When yielding tuples instead of dictionaries, specify column names using the columns parameter:

import pandas as pd

def number_gen():
for i in range(3):
yield (i, i * 10, i * 100)

df = pd.DataFrame(number_gen(), columns=['A', 'B', 'C'])

print(df)

Output:

   A   B    C
0 0 0 0
1 1 10 100
2 2 20 200

Dictionaries are generally preferred because they make the column mapping explicit within the generator itself, but tuples can be more efficient when processing speed matters.

Processing Large Files Line by Line

One of the most practical uses of generators is reading large files without loading the entire contents into memory. The file is processed one line at a time:

import pandas as pd

def parse_log_file(filepath):
"""Parse log entries one at a time."""
with open(filepath, 'r') as f:
for line in f:
parts = line.strip().split(',')
if len(parts) >= 3:
yield {
'timestamp': parts[0],
'level': parts[1],
'message': parts[2]
}

df = pd.DataFrame(parse_log_file('app.log'))
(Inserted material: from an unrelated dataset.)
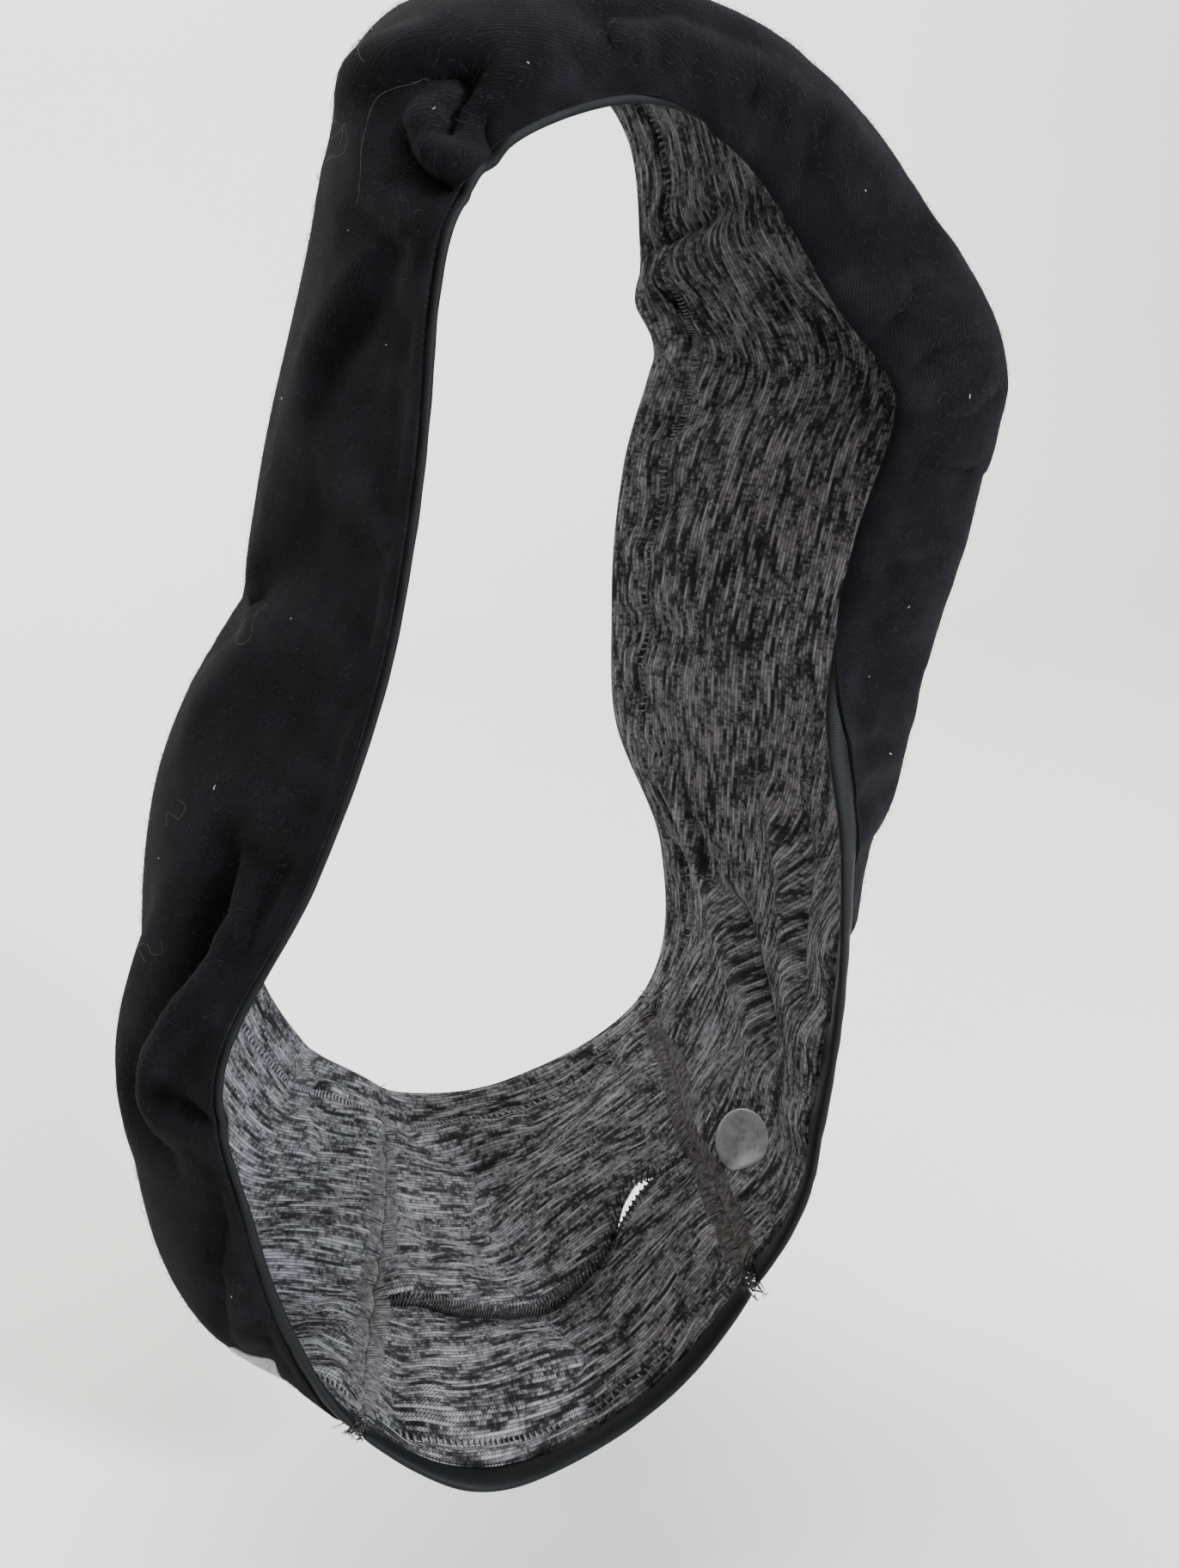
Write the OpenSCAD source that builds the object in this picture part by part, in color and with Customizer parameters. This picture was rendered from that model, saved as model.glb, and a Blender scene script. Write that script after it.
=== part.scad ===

This approach works well for CSV-like files, server logs, and any text-based data source where each line represents a record. The file handle is opened, lines are yielded one by one, and the file is closed automatically when the generator is exhausted.

Streaming Data from Paginated APIs

APIs that return data across multiple pages are a natural fit for generators. The generator handles the pagination logic while the calling code simply receives a stream of records:

import pandas as pd

def fetch_paginated_data(api_client):
"""Yield records from a paginated API endpoint."""
page = 1
while True:
response = api_client.get(page=page)
if not response['data']:
break
for record in response['data']:
yield record
page += 1

# Collects all pages into a single DataFrame
df = pd.DataFrame(fetch_paginated_data(client))

The generator fetches one page at a time, yields each record individually, and stops when an empty page signals the end of the data. This keeps only one page in memory at any point during the fetching process.

Common Mistake: Converting to a List First

A frequent error is converting the generator to a list before passing it to Pandas. This loads all the data into memory at once, completely defeating the purpose of using a generator:

import pandas as pd

def data_gen():
for i in range(1000000):
yield {'x': i, 'y': i * 2}

# Wrong: loads all 1 million records into a list first
df = pd.DataFrame(list(data_gen()))

# Correct: Pandas consumes the generator directly
df = pd.DataFrame(data_gen())
warning

Wrapping a generator in list() before passing it to pd.DataFrame() forces all values into memory simultaneously. Pass the generator directly to preserve its memory efficiency. Note that Pandas does eventually hold all the data in the resulting DataFrame, but avoiding the intermediate list prevents having two copies in memory during construction.

Important: Generators Are Single-Use

A generator can only be consumed once. After Pandas has read all the values, the generator is exhausted and cannot be reused:

import pandas as pd

def simple_gen():
yield {'A': 1}
yield {'A': 2}

gen = simple_gen()

# First use: works fine
df1 = pd.DataFrame(gen)
print(f"First DataFrame: {len(df1)} rows")

# Second use: generator is exhausted, produces empty DataFrame
df2 = pd.DataFrame(gen)
print(f"Second DataFrame: {len(df2)} rows")

Output:

First DataFrame: 2 rows
Second DataFrame: 0 rows

If you need to create multiple DataFrames from the same data, either call the generator function again to create a new generator, or store the result in a variable after the first conversion.

Key Considerations

AspectDetail
Single-useGenerators are exhausted after one consumption
MemoryMuch lower than lists during the generation phase
Row formatYield dictionaries for automatic column names
Tuple formatRequires explicit columns parameter
PerformanceSlightly slower than lists for small datasets

Quick Reference

PatternExample
Generator functiondef gen(): yield {'col': val}
Generator expression({'col': x} for x in iterable)
Create DataFramepd.DataFrame(gen())
With column namespd.DataFrame(gen(), columns=['A', 'B'])

Generators are ideal for processing large files, streaming API responses, and any data source that would be impractical to load entirely into memory. Yield dictionaries to automatically define column names, and pass the generator directly to pd.DataFrame() without converting to a list first. Remember that generators are single-use, so call the generator function again if you need to create another DataFrame from the same data.